Lines containing the word "from" should be extracted in full.

Provided material
—————

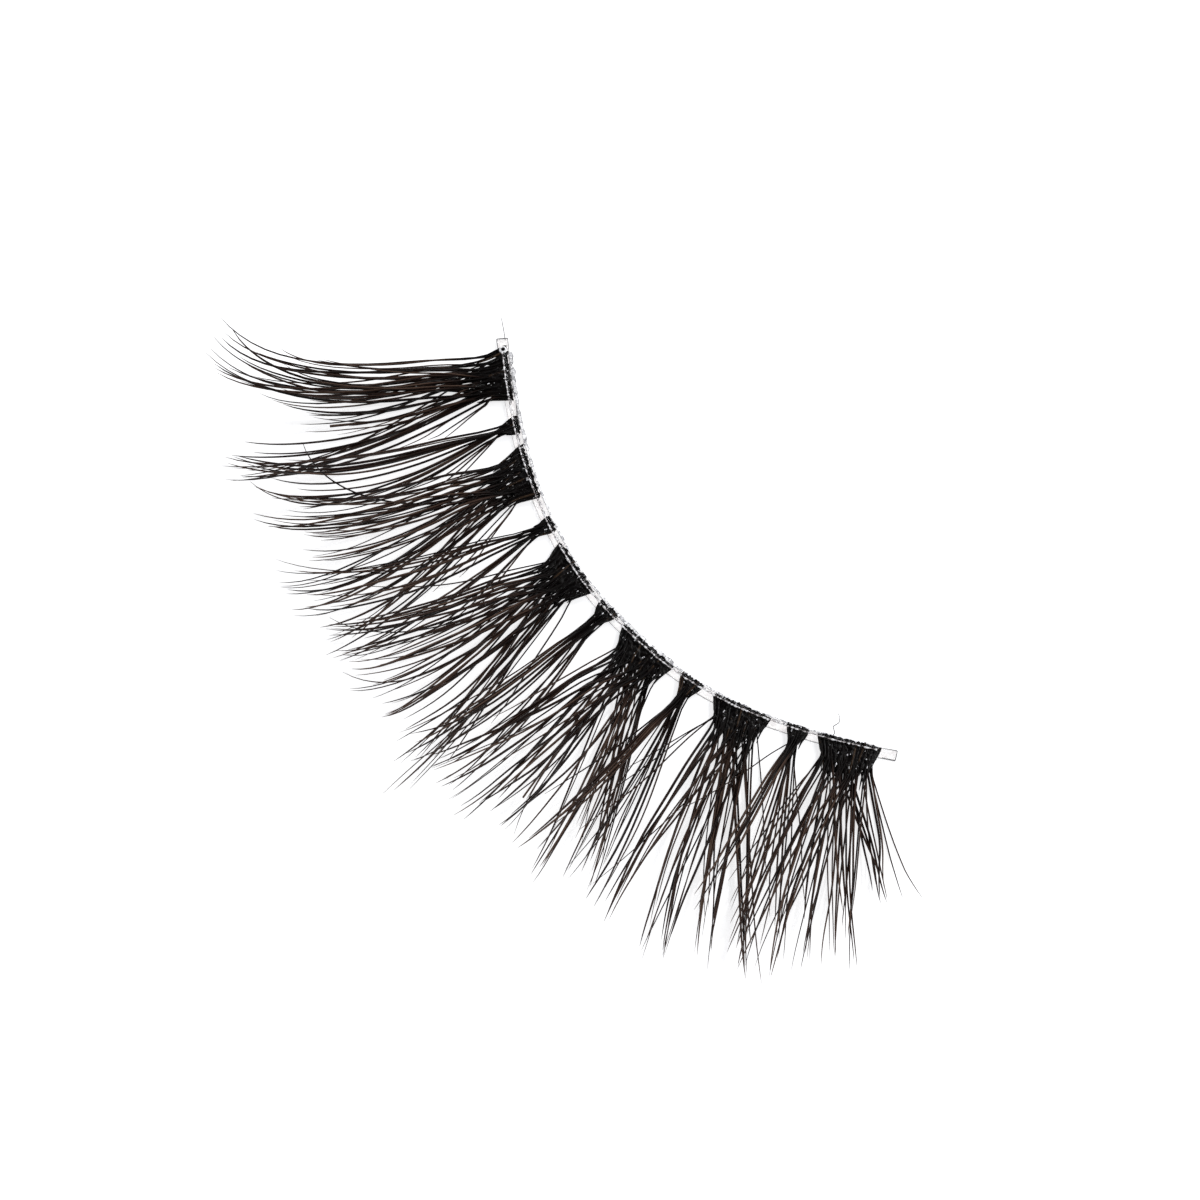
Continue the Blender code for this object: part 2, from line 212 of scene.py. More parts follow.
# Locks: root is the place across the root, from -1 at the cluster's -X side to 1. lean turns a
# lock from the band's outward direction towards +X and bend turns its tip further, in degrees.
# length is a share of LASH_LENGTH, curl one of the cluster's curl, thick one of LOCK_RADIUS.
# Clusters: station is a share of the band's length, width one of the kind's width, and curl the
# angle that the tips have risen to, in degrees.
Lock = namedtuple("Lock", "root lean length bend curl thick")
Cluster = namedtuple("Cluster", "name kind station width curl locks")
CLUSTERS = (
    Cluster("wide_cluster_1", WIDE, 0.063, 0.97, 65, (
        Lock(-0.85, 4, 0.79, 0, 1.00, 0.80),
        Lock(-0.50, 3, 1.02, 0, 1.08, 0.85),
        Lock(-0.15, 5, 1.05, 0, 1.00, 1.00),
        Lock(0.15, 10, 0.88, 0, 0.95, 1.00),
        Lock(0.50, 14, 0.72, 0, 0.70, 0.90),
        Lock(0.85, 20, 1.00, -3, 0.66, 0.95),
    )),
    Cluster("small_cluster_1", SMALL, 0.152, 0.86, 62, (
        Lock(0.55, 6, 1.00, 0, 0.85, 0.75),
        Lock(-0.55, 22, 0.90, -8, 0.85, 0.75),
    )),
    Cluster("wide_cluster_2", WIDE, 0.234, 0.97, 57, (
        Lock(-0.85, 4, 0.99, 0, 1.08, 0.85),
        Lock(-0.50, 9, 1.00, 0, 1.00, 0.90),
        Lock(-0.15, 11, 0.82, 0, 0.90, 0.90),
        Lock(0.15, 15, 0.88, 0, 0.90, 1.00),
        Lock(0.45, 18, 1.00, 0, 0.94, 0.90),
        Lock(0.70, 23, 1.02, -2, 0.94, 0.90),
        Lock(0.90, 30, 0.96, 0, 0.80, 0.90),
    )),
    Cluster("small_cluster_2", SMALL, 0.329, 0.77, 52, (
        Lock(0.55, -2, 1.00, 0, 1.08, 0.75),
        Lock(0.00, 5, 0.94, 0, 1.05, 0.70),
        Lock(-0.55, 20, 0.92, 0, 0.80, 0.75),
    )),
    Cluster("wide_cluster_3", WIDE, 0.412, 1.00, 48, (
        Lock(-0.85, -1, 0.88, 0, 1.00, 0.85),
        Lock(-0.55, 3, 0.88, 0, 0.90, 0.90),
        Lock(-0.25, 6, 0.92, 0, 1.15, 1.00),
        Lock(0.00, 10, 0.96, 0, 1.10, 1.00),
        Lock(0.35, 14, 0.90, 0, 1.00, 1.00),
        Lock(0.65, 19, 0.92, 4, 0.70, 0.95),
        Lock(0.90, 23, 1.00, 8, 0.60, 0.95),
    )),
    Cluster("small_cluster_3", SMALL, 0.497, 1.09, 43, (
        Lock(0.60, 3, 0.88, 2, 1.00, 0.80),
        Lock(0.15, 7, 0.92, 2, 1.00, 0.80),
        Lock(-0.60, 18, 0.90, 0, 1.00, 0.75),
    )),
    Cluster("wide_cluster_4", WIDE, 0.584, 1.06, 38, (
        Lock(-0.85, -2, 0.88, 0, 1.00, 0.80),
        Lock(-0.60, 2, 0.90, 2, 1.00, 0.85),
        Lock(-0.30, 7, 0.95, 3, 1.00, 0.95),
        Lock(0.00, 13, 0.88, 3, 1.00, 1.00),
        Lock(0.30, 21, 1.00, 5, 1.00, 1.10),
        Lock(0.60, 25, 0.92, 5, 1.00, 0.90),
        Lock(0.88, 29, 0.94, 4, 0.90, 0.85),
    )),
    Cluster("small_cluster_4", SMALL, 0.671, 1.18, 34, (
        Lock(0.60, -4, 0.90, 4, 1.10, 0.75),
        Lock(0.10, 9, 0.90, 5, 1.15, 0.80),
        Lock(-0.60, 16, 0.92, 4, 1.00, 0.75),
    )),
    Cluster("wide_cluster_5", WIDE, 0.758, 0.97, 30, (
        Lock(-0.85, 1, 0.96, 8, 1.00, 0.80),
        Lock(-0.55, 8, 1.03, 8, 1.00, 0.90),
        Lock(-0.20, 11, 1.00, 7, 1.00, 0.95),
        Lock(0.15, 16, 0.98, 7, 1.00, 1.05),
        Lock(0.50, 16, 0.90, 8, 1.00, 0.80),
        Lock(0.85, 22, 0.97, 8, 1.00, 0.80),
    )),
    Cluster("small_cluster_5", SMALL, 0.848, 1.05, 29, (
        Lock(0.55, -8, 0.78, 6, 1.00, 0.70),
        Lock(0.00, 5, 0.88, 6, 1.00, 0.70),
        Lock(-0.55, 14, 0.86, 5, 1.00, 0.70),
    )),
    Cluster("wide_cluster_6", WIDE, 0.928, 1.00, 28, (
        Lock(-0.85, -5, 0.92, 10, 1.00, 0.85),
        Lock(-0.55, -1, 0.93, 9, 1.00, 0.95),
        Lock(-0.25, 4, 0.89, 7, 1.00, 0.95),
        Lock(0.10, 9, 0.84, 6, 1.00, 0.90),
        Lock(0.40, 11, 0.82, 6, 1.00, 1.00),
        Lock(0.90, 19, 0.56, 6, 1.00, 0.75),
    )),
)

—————

Finished exercise
Continue the Blender code for this object: part 2, from line 212 of scene.py. More parts follow.
# Locks: root is the place across the root, from -1 at the cluster's -X side to 1. lean turns a
# lock from the band's outward direction towards +X and bend turns its tip further, in degrees.